## Exercise task
Transcribe the entries that follow, word for word.
— Begin Input —
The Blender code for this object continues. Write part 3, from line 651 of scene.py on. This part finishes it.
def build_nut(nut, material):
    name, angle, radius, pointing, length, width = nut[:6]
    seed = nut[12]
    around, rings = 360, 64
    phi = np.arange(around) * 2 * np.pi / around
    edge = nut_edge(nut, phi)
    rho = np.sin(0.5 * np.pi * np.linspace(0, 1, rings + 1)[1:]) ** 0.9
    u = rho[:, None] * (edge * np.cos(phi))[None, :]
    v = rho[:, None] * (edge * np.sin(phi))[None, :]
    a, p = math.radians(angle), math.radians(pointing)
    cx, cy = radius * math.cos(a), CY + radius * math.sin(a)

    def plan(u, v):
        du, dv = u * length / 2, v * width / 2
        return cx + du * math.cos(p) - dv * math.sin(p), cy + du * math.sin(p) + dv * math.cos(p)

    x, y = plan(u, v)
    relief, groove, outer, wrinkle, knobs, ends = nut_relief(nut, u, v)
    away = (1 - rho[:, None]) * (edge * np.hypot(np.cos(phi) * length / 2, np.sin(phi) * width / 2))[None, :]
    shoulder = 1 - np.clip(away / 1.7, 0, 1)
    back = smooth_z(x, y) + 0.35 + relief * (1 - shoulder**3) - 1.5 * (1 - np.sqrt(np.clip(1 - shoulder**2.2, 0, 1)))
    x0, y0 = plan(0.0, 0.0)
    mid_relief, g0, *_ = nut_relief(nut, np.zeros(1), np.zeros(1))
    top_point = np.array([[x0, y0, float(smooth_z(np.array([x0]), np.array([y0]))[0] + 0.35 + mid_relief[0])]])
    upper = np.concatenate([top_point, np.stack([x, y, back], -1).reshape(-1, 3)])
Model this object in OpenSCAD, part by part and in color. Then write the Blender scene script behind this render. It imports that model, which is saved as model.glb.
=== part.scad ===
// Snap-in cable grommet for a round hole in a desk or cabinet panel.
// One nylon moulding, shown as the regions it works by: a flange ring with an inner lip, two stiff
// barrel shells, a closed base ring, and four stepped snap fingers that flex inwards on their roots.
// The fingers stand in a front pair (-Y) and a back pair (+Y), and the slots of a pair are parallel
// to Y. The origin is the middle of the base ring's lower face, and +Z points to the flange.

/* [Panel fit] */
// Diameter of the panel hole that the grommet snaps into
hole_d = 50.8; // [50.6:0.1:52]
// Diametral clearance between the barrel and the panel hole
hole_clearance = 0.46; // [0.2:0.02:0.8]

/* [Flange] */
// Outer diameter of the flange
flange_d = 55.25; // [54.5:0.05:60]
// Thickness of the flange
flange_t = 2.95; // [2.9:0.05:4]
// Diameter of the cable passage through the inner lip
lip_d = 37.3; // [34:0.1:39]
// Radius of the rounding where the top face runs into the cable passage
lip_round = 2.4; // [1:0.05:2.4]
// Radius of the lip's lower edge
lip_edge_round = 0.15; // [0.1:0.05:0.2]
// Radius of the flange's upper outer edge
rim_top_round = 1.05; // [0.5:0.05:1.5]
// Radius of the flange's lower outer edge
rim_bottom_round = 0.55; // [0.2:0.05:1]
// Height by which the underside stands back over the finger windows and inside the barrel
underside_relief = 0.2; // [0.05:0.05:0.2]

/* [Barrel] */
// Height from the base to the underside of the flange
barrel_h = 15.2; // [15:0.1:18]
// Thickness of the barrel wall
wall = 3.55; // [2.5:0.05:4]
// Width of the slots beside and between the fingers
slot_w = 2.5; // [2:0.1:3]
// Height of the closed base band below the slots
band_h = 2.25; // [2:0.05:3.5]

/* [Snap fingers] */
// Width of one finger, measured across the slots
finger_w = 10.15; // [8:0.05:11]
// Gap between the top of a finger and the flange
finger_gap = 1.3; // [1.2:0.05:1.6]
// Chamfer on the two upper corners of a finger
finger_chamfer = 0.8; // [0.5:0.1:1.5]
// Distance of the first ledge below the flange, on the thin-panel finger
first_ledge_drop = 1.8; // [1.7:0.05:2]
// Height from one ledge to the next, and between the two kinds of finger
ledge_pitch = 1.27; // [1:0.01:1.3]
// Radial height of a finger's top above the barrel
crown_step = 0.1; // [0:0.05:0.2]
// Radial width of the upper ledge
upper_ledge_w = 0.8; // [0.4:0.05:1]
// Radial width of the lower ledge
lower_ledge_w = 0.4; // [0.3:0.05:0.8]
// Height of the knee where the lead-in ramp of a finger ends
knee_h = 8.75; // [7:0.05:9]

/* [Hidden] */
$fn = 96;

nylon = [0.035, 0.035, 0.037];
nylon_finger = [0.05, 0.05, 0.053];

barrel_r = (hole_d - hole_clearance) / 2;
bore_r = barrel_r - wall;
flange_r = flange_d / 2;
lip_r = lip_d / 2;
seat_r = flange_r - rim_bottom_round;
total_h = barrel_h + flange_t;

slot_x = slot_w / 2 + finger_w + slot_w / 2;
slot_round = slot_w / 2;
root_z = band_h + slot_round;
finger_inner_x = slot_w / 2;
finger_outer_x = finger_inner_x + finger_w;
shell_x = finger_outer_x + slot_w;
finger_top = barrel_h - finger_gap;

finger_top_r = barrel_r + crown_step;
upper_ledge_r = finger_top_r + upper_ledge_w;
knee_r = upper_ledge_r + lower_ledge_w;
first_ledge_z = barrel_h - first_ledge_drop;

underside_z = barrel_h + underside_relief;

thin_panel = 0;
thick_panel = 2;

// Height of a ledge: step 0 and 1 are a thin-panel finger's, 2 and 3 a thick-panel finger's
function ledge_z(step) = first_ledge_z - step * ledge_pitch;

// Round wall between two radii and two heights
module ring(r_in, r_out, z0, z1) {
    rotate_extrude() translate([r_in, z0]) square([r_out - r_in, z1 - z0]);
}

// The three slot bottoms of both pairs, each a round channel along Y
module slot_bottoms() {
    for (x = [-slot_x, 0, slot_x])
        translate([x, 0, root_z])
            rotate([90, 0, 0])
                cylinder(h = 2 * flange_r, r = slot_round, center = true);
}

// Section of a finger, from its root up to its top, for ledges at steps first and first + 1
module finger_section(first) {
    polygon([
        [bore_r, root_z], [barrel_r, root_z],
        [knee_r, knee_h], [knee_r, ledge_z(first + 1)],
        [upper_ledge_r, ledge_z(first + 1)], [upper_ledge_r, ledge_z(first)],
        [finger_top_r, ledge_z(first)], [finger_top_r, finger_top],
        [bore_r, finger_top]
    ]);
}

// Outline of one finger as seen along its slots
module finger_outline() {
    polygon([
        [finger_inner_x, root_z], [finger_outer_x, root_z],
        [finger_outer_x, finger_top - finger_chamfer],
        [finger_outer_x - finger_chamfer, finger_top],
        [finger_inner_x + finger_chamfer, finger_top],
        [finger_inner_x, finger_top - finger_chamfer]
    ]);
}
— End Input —
## Written solution
The Blender code for this object continues. Write part 3, from line 651 of scene.py on. This part finishes it.
def build_nut(nut, material):
    name, angle, radius, pointing, length, width = nut[:6]
    seed = nut[12]
    around, rings = 360, 64
    phi = np.arange(around) * 2 * np.pi / around
    edge = nut_edge(nut, phi)
    rho = np.sin(0.5 * np.pi * np.linspace(0, 1, rings + 1)[1:]) ** 0.9
    u = rho[:, None] * (edge * np.cos(phi))[None, :]
    v = rho[:, None] * (edge * np.sin(phi))[None, :]
    a, p = math.radians(angle), math.radians(pointing)
    cx, cy = radius * math.cos(a), CY + radius * math.sin(a)

    def plan(u, v):
        du, dv = u * length / 2, v * width / 2
        return cx + du * math.cos(p) - dv * math.sin(p), cy + du * math.sin(p) + dv * math.cos(p)

    x, y = plan(u, v)
    relief, groove, outer, wrinkle, knobs, ends = nut_relief(nut, u, v)
    away = (1 - rho[:, None]) * (edge * np.hypot(np.cos(phi) * length / 2, np.sin(phi) * width / 2))[None, :]
    shoulder = 1 - np.clip(away / 1.7, 0, 1)
    back = smooth_z(x, y) + 0.35 + relief * (1 - shoulder**3) - 1.5 * (1 - np.sqrt(np.clip(1 - shoulder**2.2, 0, 1)))
    x0, y0 = plan(0.0, 0.0)
    mid_relief, g0, *_ = nut_relief(nut, np.zeros(1), np.zeros(1))
    top_point = np.array([[x0, y0, float(smooth_z(np.array([x0]), np.array([y0]))[0] + 0.35 + mid_relief[0])]])
    upper = np.concatenate([top_point, np.stack([x, y, back], -1).reshape(-1, 3)])
Model this object in OpenSCAD, part by part and in color. Then write the Blender scene script behind this render. It imports that model, which is saved as model.glb.
=== part.scad ===
// Snap-in cable grommet for a round hole in a desk or cabinet panel.
// One nylon moulding, shown as the regions it works by: a flange ring with an inner lip, two stiff
// barrel shells, a closed base ring, and four stepped snap fingers that flex inwards on their roots.
// The fingers stand in a front pair (-Y) and a back pair (+Y), and the slots of a pair are parallel
// to Y. The origin is the middle of the base ring's lower face, and +Z points to the flange.

/* [Panel fit] */
// Diameter of the panel hole that the grommet snaps into
hole_d = 50.8; // [50.6:0.1:52]
// Diametral clearance between the barrel and the panel hole
hole_clearance = 0.46; // [0.2:0.02:0.8]

/* [Flange] */
// Outer diameter of the flange
flange_d = 55.25; // [54.5:0.05:60]
// Thickness of the flange
flange_t = 2.95; // [2.9:0.05:4]
// Diameter of the cable passage through the inner lip
lip_d = 37.3; // [34:0.1:39]
// Radius of the rounding where the top face runs into the cable passage
lip_round = 2.4; // [1:0.05:2.4]
// Radius of the lip's lower edge
lip_edge_round = 0.15; // [0.1:0.05:0.2]
// Radius of the flange's upper outer edge
rim_top_round = 1.05; // [0.5:0.05:1.5]
// Radius of the flange's lower outer edge
rim_bottom_round = 0.55; // [0.2:0.05:1]
// Height by which the underside stands back over the finger windows and inside the barrel
underside_relief = 0.2; // [0.05:0.05:0.2]

/* [Barrel] */
// Height from the base to the underside of the flange
barrel_h = 15.2; // [15:0.1:18]
// Thickness of the barrel wall
wall = 3.55; // [2.5:0.05:4]
// Width of the slots beside and between the fingers
slot_w = 2.5; // [2:0.1:3]
// Height of the closed base band below the slots
band_h = 2.25; // [2:0.05:3.5]

/* [Snap fingers] */
// Width of one finger, measured across the slots
finger_w = 10.15; // [8:0.05:11]
// Gap between the top of a finger and the flange
finger_gap = 1.3; // [1.2:0.05:1.6]
// Chamfer on the two upper corners of a finger
finger_chamfer = 0.8; // [0.5:0.1:1.5]
// Distance of the first ledge below the flange, on the thin-panel finger
first_ledge_drop = 1.8; // [1.7:0.05:2]
// Height from one ledge to the next, and between the two kinds of finger
ledge_pitch = 1.27; // [1:0.01:1.3]
// Radial height of a finger's top above the barrel
crown_step = 0.1; // [0:0.05:0.2]
// Radial width of the upper ledge
upper_ledge_w = 0.8; // [0.4:0.05:1]
// Radial width of the lower ledge
lower_ledge_w = 0.4; // [0.3:0.05:0.8]
// Height of the knee where the lead-in ramp of a finger ends
knee_h = 8.75; // [7:0.05:9]

/* [Hidden] */
$fn = 96;

nylon = [0.035, 0.035, 0.037];
nylon_finger = [0.05, 0.05, 0.053];

barrel_r = (hole_d - hole_clearance) / 2;
bore_r = barrel_r - wall;
flange_r = flange_d / 2;
lip_r = lip_d / 2;
seat_r = flange_r - rim_bottom_round;
total_h = barrel_h + flange_t;

slot_x = slot_w / 2 + finger_w + slot_w / 2;
slot_round = slot_w / 2;
root_z = band_h + slot_round;
finger_inner_x = slot_w / 2;
finger_outer_x = finger_inner_x + finger_w;
shell_x = finger_outer_x + slot_w;
finger_top = barrel_h - finger_gap;

finger_top_r = barrel_r + crown_step;
upper_ledge_r = finger_top_r + upper_ledge_w;
knee_r = upper_ledge_r + lower_ledge_w;
first_ledge_z = barrel_h - first_ledge_drop;

underside_z = barrel_h + underside_relief;

thin_panel = 0;
thick_panel = 2;

// Height of a ledge: step 0 and 1 are a thin-panel finger's, 2 and 3 a thick-panel finger's
function ledge_z(step) = first_ledge_z - step * ledge_pitch;

// Round wall between two radii and two heights
module ring(r_in, r_out, z0, z1) {
    rotate_extrude() translate([r_in, z0]) square([r_out - r_in, z1 - z0]);
}

// The three slot bottoms of both pairs, each a round channel along Y
module slot_bottoms() {
    for (x = [-slot_x, 0, slot_x])
        translate([x, 0, root_z])
            rotate([90, 0, 0])
                cylinder(h = 2 * flange_r, r = slot_round, center = true);
}

// Section of a finger, from its root up to its top, for ledges at steps first and first + 1
module finger_section(first) {
    polygon([
        [bore_r, root_z], [barrel_r, root_z],
        [knee_r, knee_h], [knee_r, ledge_z(first + 1)],
        [upper_ledge_r, ledge_z(first + 1)], [upper_ledge_r, ledge_z(first)],
        [finger_top_r, ledge_z(first)], [finger_top_r, finger_top],
        [bore_r, finger_top]
    ]);
}

// Outline of one finger as seen along its slots
module finger_outline() {
    polygon([
        [finger_inner_x, root_z], [finger_outer_x, root_z],
        [finger_outer_x, finger_top - finger_chamfer],
        [finger_outer_x - finger_chamfer, finger_top],
        [finger_inner_x + finger_chamfer, finger_top],
        [finger_inner_x, finger_top - finger_chamfer]
    ]);
}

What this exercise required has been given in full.